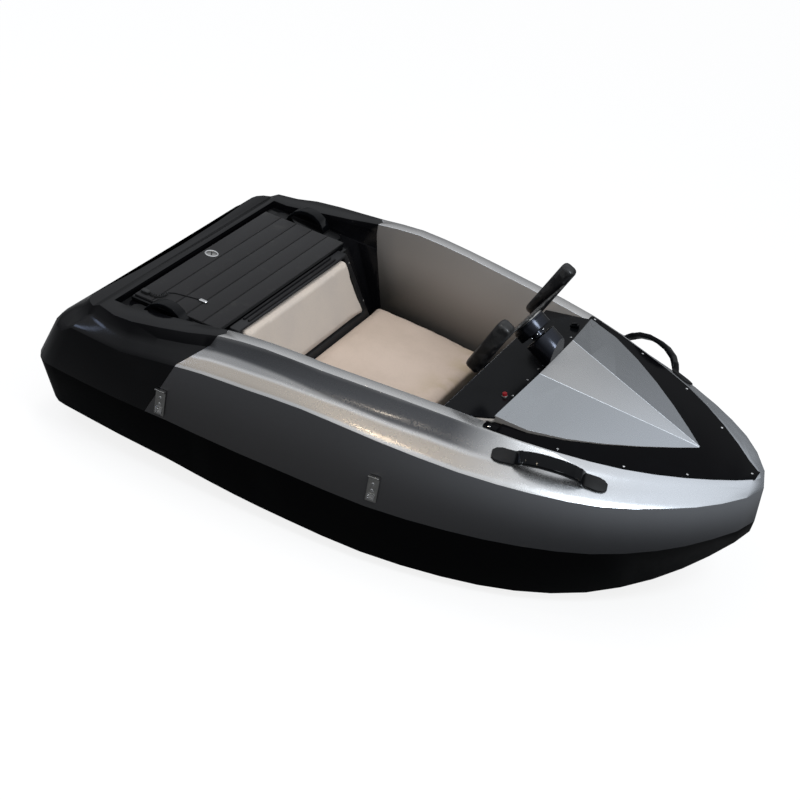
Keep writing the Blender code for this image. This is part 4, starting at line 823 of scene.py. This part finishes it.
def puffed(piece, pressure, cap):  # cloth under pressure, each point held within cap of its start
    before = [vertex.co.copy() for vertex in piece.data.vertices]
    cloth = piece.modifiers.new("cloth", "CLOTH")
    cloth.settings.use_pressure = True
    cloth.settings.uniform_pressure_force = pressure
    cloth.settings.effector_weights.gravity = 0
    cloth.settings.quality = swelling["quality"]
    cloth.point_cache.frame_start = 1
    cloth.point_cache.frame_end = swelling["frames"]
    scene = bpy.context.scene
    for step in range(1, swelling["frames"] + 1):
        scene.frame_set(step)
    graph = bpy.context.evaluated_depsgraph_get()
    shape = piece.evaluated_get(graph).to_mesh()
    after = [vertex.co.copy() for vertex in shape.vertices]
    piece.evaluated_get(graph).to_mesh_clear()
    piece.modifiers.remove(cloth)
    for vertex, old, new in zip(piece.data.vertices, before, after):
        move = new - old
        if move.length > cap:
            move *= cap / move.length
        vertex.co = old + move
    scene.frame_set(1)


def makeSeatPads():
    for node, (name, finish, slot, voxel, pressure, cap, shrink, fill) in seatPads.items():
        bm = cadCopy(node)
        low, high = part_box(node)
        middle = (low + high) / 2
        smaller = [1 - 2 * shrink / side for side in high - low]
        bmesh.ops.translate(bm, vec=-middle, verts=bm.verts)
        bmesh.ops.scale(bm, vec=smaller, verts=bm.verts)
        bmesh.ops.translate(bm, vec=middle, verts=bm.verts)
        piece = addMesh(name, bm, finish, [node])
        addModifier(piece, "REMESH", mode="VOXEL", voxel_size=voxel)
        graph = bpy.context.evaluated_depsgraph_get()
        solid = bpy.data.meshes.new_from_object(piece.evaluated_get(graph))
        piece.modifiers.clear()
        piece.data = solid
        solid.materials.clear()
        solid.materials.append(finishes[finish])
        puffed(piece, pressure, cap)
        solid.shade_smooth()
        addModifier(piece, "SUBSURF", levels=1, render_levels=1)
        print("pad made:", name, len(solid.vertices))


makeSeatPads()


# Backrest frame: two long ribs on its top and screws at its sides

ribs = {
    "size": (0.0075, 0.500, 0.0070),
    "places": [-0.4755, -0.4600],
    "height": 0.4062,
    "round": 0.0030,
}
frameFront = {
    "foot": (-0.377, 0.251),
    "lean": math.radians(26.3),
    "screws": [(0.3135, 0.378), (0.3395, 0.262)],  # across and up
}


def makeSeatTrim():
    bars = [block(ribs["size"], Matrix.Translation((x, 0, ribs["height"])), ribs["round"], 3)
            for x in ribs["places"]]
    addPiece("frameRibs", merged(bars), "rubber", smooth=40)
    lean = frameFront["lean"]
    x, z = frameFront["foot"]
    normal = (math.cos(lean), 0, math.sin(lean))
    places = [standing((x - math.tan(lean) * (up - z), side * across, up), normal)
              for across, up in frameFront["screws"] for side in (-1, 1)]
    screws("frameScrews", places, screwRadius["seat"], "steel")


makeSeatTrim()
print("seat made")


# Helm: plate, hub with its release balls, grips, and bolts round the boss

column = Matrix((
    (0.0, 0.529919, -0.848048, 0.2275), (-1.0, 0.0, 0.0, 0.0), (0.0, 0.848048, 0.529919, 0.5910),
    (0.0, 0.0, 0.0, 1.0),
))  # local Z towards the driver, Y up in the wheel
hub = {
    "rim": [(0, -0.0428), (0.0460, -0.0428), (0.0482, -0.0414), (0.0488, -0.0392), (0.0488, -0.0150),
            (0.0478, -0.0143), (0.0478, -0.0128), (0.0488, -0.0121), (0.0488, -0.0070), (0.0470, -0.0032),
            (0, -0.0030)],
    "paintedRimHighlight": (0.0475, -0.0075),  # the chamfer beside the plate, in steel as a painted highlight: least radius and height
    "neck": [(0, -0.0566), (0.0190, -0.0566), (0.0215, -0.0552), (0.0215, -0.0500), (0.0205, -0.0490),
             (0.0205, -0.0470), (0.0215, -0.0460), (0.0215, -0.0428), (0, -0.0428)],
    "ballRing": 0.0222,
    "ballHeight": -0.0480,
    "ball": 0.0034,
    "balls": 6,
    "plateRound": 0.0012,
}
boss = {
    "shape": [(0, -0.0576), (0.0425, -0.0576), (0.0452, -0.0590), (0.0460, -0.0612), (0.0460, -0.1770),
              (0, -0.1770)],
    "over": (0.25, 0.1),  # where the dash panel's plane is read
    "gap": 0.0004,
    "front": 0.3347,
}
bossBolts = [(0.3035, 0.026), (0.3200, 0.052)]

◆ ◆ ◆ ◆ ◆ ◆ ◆

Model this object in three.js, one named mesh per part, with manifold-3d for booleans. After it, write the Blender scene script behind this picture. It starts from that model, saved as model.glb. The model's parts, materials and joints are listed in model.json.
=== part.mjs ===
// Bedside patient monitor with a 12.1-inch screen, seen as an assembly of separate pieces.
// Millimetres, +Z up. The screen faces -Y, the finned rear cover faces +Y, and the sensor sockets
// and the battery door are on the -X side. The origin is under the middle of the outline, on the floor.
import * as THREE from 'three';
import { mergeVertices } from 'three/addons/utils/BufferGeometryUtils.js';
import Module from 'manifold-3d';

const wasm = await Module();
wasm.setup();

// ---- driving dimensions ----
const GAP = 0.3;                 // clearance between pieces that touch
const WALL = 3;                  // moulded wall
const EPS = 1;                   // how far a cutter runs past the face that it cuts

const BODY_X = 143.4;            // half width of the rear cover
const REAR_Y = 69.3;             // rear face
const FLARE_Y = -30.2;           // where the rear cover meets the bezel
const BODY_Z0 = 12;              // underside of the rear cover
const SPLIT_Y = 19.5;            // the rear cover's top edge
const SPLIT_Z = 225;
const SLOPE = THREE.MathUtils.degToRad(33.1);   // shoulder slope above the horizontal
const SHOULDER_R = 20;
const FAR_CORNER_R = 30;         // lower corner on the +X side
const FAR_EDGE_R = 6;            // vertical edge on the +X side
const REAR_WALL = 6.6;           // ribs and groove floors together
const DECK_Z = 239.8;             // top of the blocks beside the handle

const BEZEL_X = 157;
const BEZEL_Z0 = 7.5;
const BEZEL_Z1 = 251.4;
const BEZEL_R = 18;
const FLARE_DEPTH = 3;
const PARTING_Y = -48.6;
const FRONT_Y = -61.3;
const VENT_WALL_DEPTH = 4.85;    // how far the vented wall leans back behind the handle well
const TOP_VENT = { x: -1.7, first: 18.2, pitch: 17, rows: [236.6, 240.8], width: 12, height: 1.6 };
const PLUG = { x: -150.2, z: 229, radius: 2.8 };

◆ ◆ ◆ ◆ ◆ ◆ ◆

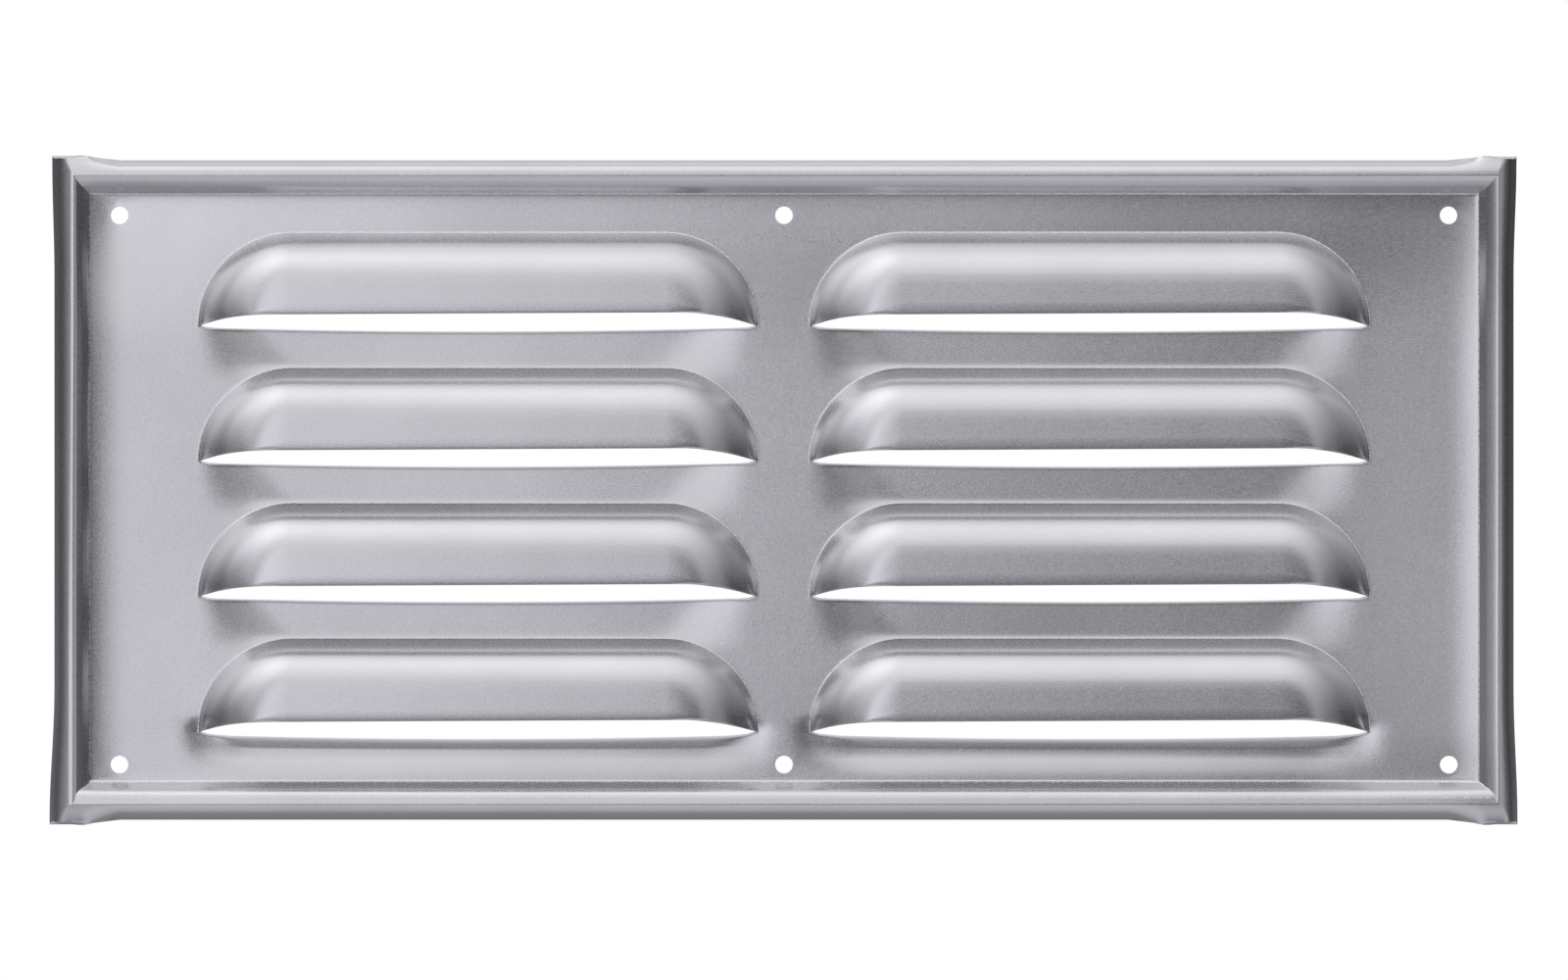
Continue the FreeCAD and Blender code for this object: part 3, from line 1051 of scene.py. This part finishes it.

◆ ◆ ◆ ◆ ◆ ◆ ◆

■ Problem description ■
From the records above, work out how many lines contain the string "that". Give only the number.

■ Written answer ■
3